→ Data
· · ·

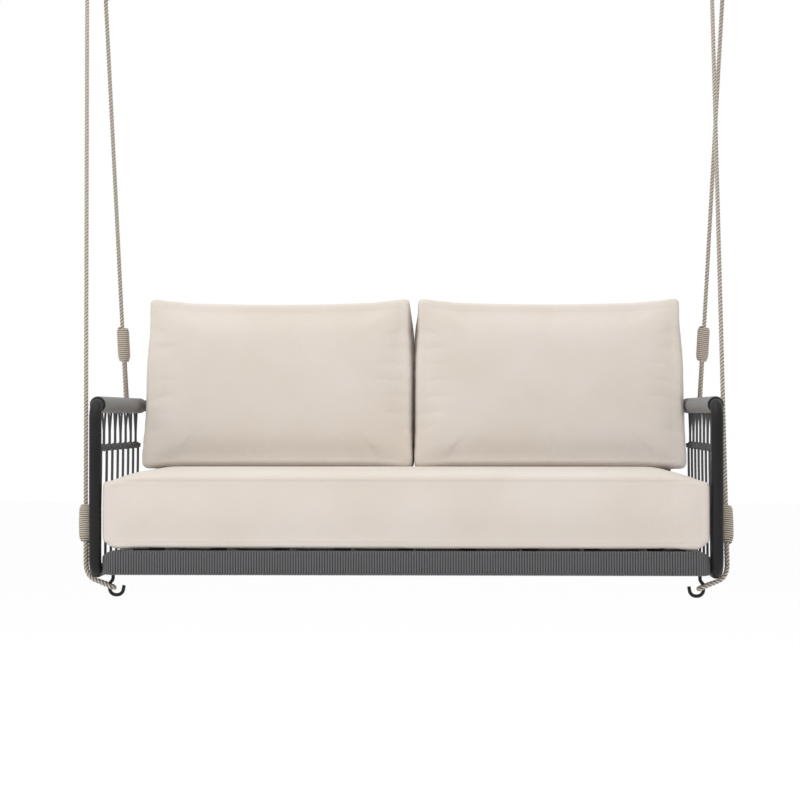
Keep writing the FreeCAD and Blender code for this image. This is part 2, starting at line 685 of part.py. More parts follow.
# Hangers: a plate on the ceiling with two cheeks, a bolt through them, and a link on a bush that
# carries the D-ring.
CHEEK_GAP, CHEEK, CHEEK_RADIUS = "16", "5", "17"
LINK_THICK, LINK_RADIUS = "8", "15"
CHEEK_LENGTH = "(Sizes.pivot_drop - Sizes.plate_thickness)"
HEAD, NUT = "7", "8"
bolts, nuts, bushes = [], [], []
for name, side in SIDES:
    across = f"{side} * Sizes.hang_side"
    plate = box(f"plate_{name}", ("Sizes.plate_width", "Sizes.plate_length", "Sizes.plate_thickness"),
                (f"{across} - Sizes.plate_width / 2", "-Sizes.plate_length / 2",
                 "-Sizes.plate_thickness"))
    solids = [plate]
    for way, start in (("inner", f"{across} - {CHEEK_GAP} / 2 - {CHEEK}"),
                       ("outer", f"{across} + {CHEEK_GAP} / 2")):
        solids.append(box(f"cheek_{way}_{name}", (CHEEK, f"2 * {CHEEK_RADIUS}", CHEEK_LENGTH),
                          (start, f"-{CHEEK_RADIUS}", "-Sizes.pivot_drop")))
        solids.append(rod(f"cheek_end_{way}_{name}", f"2 * {CHEEK_RADIUS}", CHEEK,
                          (start, "0", "-Sizes.pivot_drop"), ALONG_X))
    holes = [rod(f"pin_hole_{name}", "Sizes.pin_diameter + 0.2", "40",
                 (f"{across} - 20", "0", "-Sizes.pivot_drop"), ALONG_X)]
    for end in (-1, 1):
        holes.append(rod(f"screw_hole_{name}_{'front' if end < 0 else 'rear'}", "Sizes.screw_hole",
                         "2 * Sizes.plate_thickness",
                         (across, f"{end} * Sizes.screw_spacing / 2", "-1.5 * Sizes.plate_thickness")))
    bracket = cut(f"bracket_{name}", fuse(f"bracket_solid_{name}", solids),
                  fuse(f"bracket_holes_{name}", holes))
    node(f"ceiling_bracket_{name}", [bracket], CEILING)

    head_start = f"{across} - {CHEEK_GAP} / 2 - {CHEEK} - {HEAD}"
    pin_length = f"{HEAD} + {CHEEK_GAP} + 2 * {CHEEK} + {NUT} + 3"
    pin = rod(f"pin_{name}", "Sizes.pin_diameter", pin_length,
              (head_start, "0", "-Sizes.pivot_drop"), ALONG_X)
    head = rod(f"pin_head_{name}", "1.8 * Sizes.pin_diameter", HEAD,
               (head_start, "0", "-Sizes.pivot_drop"), ALONG_X)
    bolts.append(fuse(f"pivot_bolt_{name}", [pin, head]))
    nut_start = f"{across} + {CHEEK_GAP} / 2 + {CHEEK}"
    hexagon = primitive("Prism", f"nut_blank_{name}",
                        {"Circumradius": "0.95 * Sizes.pin_diameter", "Height": NUT},
                        (nut_start, "0", "-Sizes.pivot_drop"), ALONG_X)
    thread = rod(f"nut_bore_{name}", "Sizes.pin_diameter", NUT,
                 (nut_start, "0", "-Sizes.pivot_drop"), ALONG_X)
    nuts.append(cut(f"pivot_nut_{name}", hexagon, thread))
    bushes.append(tube(f"pivot_bush_{name}", "Sizes.bush_diameter", "Sizes.pin_diameter + 0.1", "14",
                       (f"{across} - 7", "0", "-Sizes.pivot_drop"), ALONG_X))

    link_start = f"{across} - {LINK_THICK} / 2"
    link_foot = "-Sizes.pivot_drop - Sizes.link_length"
    link = fuse(f"link_solid_{name}", [
        box(f"link_web_{name}", (LINK_THICK, f"2 * {LINK_RADIUS}", "Sizes.link_length"),
            (link_start, f"-{LINK_RADIUS}", link_foot)),
        rod(f"link_upper_eye_{name}", f"2 * {LINK_RADIUS}", LINK_THICK,
            (link_start, "0", "-Sizes.pivot_drop"), ALONG_X),
        rod(f"link_lower_eye_{name}", f"2 * {LINK_RADIUS}", LINK_THICK,
            (link_start, "0", link_foot), ALONG_X),
    ])
    bores = fuse(f"link_bores_{name}", [
        rod(f"bush_bore_{name}", "Sizes.bush_diameter", "20",
            (f"{across} - 10", "0", "-Sizes.pivot_drop"), ALONG_X),
        rod(f"ring_bore_{name}", f"{2 * LINK_BORE}", "20", (f"{across} - 10", "0", link_foot), ALONG_X),
    ])
    node(f"hanger_link_{name}", [cut(f"link_{name}", link, bores)], CEILING)

    ring_level = f"{link_foot} - {LINK_BORE} + Sizes.ring_rod / 2 - Sizes.ring_radius"
    bow = primitive("Torus", f"ring_bow_{name}",
                    {"Radius1": "Sizes.ring_radius", "Radius2": "Sizes.ring_rod / 2"},
                    (across, "0", ring_level), Rotation(Vector(1, 0, 0), 90))
    bow.Angle3 = 180
    bar = rod(f"ring_bar_{name}", "Sizes.ring_rod", "2 * Sizes.ring_radius",
              (f"{across} - Sizes.ring_radius", "0", ring_level), ALONG_X)
    ends = [
        primitive("Sphere", f"ring_corner_{name}_{'in' if end < 0 else 'out'}",
                  {"Radius": "Sizes.ring_rod / 2"},
                  (f"{across} + {end} * Sizes.ring_radius", "0", ring_level))
        for end in (-1, 1)
    ]
    node(f"d_ring_{name}", [fuse(f"ring_{name}", [bow, bar, *ends])], CEILING)
node("pivot_bolts", bolts, CEILING)
node("pivot_nuts", nuts, CEILING)
node("pivot_bushes", bushes, CEILING)


# Every feature must have worked before anything is written.
doc.recompute()
for thing in doc.Objects:
    if "Invalid" in thing.State or "Error" in thing.State:
        raise RuntimeError(f"{thing.Label} failed: {thing.State}")
os.makedirs("parts", exist_ok=True)
for part in nodes:
    if part.Shape.isNull() or not part.Shape.isValid():
        raise RuntimeError(f"{part.Label} has no valid shape")
for part in nodes:
    part.Shape.exportStep(f"parts/{part.Label}.step")
print(f"{len(nodes)} sub-parts written")
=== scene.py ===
import math
import random

import bpy
import numpy as np
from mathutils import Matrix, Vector


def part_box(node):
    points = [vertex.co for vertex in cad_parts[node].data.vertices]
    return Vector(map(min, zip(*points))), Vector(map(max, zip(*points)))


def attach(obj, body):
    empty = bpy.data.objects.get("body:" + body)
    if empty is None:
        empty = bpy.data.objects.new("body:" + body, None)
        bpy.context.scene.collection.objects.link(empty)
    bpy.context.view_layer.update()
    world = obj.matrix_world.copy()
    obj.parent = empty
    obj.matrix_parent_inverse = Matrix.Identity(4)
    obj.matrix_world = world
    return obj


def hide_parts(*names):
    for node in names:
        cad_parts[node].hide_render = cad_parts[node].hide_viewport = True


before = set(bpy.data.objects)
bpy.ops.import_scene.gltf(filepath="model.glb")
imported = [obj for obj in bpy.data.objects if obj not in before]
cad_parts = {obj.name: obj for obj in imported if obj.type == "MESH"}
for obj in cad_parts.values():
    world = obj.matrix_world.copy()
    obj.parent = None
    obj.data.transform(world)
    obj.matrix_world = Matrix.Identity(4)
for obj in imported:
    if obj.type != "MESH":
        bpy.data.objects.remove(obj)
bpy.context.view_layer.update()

# Camera, floor and light: a level view from just right of the middle, at arm height, in a white room
# with soft light from above and in front. The floor lies a metre under the swing.
post_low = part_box("front_post_left")[0]
seat_front, seat_floor = post_low.y, post_low.z
seat_middle = (post_low.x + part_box("front_post_right")[1].x) / 2
view_distance, view_side, view_height = 5.383, 0.152, 0.393
view_turn, view_tilt = math.radians(1.74), math.radians(0.39)
bpy.ops.object.camera_add(
    location=(seat_middle + view_side, seat_front - view_distance, seat_floor + view_height),
    rotation=(math.radians(90) + view_tilt, 0, view_turn),
)
camera = bpy.context.object
camera.data.lens = 101.2
camera.data.clip_end = 200
bpy.context.scene.camera = camera
bpy.context.scene.view_settings.view_transform = "Standard"

floor_drop = 1.0
bpy.ops.mesh.primitive_plane_add(size=60, location=(0, 0, seat_floor - floor_drop))
floor = bpy.context.object
floor.name = "studio_floor"
floor_paint = bpy.data.materials.new("pale_floor")
floor_paint.use_nodes = True
floor_shader = floor_paint.node_tree.nodes["Principled BSDF"]
floor_shader.inputs["Base Color"].default_value = (0.98, 0.98, 0.98, 1)
floor_shader.inputs["Roughness"].default_value = 0.9
floor.data.materials.append(floor_paint)

room = bpy.data.worlds.new("white_room")
bpy.context.scene.world = room
room.use_nodes = True
room.node_tree.nodes["Background"].inputs["Color"].default_value = (1, 1, 1, 1)
room.node_tree.nodes["Background"].inputs["Strength"].default_value = 1.0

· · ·

→ What is being asked
Retype only this portion of the data above: the line containing "# Every feature", the line containing "if empty is", and all lines between them, exactly.

→ Written response
# Every feature must have worked before anything is written.
doc.recompute()
for thing in doc.Objects:
    if "Invalid" in thing.State or "Error" in thing.State:
        raise RuntimeError(f"{thing.Label} failed: {thing.State}")
os.makedirs("parts", exist_ok=True)
for part in nodes:
    if part.Shape.isNull() or not part.Shape.isValid():
        raise RuntimeError(f"{part.Label} has no valid shape")
for part in nodes:
    part.Shape.exportStep(f"parts/{part.Label}.step")
print(f"{len(nodes)} sub-parts written")
=== scene.py ===
import math
import random

import bpy
import numpy as np
from mathutils import Matrix, Vector


def part_box(node):
    points = [vertex.co for vertex in cad_parts[node].data.vertices]
    return Vector(map(min, zip(*points))), Vector(map(max, zip(*points)))


def attach(obj, body):
    empty = bpy.data.objects.get("body:" + body)
    if empty is None:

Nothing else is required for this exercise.